OTHELLO by William Shakespeare. Royal Theatre, Northampton
Aleks Sierz looks forward to an Othello inspired by Second World War settings
Dealing with a husband's murder of his wife in a jealous rage, Othello is the most domestic of Shakespeare's tragedies. But although the play is mainly free of the overt racial prejudice common in Jacobean drama, its subtext is that people who, like Othello, look "different" are sexually exotic and potentially violent.
Director Rupert Goold says: "The look of our version is inspired by films such as The English Patient and Captain Corelli's Mandolin. I became interested in how, during the Second World War, black American servicemen came to Britain and how some of them married British women despite the strong social stigma at the time. In the 1940s, British society was going through an interesting negotiation with deference and class."

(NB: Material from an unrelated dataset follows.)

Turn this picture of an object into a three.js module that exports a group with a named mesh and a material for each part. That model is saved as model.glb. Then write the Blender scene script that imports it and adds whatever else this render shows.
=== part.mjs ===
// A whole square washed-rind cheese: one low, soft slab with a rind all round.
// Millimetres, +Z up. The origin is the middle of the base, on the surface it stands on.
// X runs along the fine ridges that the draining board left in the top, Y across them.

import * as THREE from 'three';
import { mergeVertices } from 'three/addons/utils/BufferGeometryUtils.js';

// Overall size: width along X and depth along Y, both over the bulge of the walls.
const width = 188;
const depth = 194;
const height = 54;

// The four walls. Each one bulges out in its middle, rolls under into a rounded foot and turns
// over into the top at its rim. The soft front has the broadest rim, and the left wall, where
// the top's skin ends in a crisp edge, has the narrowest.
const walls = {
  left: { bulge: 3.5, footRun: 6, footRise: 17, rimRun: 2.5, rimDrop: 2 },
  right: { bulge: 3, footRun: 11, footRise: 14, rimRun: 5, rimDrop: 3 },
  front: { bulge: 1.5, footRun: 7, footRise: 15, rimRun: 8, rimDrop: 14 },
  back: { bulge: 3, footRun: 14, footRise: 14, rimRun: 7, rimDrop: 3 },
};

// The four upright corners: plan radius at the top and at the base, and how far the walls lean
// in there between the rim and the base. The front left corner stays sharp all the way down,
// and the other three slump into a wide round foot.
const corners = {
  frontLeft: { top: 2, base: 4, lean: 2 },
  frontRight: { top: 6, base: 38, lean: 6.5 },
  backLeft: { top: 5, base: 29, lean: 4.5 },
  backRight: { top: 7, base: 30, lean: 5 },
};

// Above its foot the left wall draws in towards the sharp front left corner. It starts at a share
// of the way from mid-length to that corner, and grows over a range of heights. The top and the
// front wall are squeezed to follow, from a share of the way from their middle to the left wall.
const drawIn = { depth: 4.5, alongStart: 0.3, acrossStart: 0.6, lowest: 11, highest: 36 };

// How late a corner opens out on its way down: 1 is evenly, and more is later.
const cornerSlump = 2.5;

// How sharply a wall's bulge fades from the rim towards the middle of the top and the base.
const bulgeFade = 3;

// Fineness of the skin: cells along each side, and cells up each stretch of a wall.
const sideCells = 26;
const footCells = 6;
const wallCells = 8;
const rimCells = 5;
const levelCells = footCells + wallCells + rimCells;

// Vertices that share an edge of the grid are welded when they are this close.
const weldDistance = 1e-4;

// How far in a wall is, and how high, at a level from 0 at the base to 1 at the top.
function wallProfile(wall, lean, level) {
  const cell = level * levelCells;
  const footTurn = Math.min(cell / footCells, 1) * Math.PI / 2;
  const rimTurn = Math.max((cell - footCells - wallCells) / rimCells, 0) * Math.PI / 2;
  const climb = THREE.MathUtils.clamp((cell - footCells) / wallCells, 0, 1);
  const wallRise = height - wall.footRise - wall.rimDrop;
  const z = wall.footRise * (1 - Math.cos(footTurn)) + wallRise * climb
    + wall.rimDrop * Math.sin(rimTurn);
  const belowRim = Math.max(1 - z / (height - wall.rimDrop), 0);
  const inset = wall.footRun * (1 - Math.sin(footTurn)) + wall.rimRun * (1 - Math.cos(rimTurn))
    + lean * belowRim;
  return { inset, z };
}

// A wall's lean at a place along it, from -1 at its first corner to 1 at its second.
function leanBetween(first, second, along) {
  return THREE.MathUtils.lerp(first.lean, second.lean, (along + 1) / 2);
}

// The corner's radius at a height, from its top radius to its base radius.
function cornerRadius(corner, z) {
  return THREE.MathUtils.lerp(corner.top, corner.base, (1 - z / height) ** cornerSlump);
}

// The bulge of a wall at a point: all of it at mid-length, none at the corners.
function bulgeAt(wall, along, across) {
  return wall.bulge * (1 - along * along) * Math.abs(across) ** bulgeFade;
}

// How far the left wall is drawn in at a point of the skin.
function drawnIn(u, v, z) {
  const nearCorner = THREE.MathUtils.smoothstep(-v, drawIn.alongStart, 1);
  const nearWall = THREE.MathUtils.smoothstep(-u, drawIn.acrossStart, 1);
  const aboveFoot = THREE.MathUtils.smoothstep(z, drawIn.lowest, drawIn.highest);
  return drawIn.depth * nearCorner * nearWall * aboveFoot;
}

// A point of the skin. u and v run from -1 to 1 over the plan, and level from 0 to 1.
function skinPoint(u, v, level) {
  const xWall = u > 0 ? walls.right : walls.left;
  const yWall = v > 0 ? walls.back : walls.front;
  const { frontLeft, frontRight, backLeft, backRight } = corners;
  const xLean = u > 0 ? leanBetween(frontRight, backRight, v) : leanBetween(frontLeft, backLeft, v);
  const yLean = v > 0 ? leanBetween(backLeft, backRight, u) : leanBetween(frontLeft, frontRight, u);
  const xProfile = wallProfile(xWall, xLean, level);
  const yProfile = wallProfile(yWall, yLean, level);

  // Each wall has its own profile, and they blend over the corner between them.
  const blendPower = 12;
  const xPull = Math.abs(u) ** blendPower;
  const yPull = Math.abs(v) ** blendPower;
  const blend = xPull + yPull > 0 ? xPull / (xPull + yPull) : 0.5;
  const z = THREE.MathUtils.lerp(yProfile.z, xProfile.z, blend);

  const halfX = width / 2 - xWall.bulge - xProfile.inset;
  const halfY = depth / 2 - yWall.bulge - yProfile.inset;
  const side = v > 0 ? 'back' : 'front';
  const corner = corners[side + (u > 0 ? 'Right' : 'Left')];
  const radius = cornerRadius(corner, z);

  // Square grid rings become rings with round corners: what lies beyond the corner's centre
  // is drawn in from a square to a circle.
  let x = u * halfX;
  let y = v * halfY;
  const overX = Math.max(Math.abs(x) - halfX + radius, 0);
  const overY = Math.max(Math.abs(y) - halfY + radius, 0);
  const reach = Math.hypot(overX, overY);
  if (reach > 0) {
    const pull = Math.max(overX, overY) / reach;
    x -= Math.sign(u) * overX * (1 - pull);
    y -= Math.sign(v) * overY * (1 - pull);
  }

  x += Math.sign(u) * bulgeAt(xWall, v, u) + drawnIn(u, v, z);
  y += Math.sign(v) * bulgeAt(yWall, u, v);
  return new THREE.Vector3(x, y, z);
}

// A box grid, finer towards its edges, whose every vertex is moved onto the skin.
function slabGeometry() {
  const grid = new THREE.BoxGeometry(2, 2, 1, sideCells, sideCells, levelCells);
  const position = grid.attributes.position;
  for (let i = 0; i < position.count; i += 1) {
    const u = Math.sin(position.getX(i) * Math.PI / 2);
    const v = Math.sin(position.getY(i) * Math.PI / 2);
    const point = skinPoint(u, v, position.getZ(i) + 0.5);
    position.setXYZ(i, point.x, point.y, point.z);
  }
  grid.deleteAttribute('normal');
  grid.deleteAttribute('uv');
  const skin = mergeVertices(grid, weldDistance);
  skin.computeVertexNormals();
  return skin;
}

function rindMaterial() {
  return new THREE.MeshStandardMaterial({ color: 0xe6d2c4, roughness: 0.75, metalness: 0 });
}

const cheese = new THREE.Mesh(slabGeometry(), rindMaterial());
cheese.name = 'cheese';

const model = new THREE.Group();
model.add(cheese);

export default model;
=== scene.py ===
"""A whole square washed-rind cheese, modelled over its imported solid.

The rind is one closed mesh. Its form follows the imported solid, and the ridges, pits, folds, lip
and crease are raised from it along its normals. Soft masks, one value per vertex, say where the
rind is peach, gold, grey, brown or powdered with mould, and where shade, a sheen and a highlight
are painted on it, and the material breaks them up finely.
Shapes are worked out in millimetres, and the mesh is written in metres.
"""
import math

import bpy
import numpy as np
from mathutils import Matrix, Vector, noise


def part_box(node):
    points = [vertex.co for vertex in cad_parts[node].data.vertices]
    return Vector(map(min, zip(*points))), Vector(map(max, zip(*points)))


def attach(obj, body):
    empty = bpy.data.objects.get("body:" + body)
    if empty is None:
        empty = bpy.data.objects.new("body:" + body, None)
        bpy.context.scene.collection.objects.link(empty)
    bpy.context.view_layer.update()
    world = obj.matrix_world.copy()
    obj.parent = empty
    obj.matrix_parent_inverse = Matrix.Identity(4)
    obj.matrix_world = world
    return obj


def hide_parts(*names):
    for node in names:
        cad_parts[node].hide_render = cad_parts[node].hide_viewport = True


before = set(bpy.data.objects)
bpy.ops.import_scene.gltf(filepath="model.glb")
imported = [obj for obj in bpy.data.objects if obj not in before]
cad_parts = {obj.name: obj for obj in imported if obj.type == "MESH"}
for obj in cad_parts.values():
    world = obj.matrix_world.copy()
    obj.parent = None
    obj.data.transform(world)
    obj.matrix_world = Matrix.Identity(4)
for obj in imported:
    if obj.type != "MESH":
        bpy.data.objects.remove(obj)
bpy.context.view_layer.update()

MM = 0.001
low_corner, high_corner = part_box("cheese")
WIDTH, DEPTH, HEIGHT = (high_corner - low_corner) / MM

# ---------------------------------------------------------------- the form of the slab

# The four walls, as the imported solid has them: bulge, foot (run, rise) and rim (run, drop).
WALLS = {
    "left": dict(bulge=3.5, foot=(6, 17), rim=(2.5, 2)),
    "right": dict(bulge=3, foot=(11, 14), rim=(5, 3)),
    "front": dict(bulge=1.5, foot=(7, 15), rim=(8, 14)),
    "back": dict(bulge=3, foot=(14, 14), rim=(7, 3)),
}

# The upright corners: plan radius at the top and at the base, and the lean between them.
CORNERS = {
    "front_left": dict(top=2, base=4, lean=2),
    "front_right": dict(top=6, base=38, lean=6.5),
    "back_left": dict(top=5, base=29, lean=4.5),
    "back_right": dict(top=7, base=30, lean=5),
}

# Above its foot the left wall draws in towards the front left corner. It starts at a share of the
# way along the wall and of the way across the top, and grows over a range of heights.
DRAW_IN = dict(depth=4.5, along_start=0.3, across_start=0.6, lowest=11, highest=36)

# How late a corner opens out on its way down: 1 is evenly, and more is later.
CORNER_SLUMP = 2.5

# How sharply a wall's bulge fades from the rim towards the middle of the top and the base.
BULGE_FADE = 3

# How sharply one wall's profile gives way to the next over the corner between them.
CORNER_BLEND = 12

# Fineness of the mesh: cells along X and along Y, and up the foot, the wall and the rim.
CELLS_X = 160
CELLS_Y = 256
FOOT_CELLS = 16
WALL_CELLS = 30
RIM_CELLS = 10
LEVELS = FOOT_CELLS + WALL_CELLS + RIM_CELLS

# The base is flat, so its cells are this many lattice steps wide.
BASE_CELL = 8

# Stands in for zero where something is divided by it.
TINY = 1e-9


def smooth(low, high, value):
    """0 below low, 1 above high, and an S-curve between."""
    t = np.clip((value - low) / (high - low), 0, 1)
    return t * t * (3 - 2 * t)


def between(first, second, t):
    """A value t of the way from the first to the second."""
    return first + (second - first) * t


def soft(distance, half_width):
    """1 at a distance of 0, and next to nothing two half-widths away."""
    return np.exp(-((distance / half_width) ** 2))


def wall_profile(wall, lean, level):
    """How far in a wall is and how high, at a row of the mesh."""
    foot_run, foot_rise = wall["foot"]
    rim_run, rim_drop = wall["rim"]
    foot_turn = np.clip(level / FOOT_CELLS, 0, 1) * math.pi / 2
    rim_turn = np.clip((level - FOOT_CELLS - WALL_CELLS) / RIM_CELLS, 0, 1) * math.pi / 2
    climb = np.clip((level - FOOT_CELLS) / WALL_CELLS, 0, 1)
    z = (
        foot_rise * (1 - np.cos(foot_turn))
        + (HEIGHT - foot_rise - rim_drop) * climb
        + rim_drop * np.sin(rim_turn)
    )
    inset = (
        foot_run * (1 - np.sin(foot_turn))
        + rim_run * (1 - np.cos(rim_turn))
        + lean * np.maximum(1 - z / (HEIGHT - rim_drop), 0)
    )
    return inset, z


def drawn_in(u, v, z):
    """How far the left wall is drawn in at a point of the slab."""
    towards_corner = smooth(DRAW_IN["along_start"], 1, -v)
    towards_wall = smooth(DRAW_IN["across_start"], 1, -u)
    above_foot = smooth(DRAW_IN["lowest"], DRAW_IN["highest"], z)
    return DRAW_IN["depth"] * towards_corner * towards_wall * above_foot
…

As well as the themes of sex, jealousy and evil, Goold focuses on "uncertainty and what happens when you're cut adrift from one certainty and unable to reach the next certainty. So Othello and the others are a study in uncertainty, and only Iago has the ability to author himself. He wills his actions while the others find limits to their free will."
The key to Othello is "an innate dignity offset by a deep insecurity, a self-doubt. He's big-hearted and fundamentally innocent." In the case of Desdemona, Goold wants "to get away from the habit of playing her as a simpering, Pre-Raphaelite heroine. We're exploring how profoundly the betrayal of her father affects her. She has a free-spirit quality which is often ignored."
Goold's inspirations were American actor Ron Cephas Jones, in the title role, and Finbar Lynch, his Iago. Goold says: "I became interested in the American black experience in an attempt to get away from the traditional English view of the play. Ron comes from a different sensibility; he knows about racism and slavery. He also brings a New York vocal sound to the part."
Of all Shakespeare's plays, Othello is perhaps "the most exciting," says Goold. "Its preoccupation with a killer is very contemporary."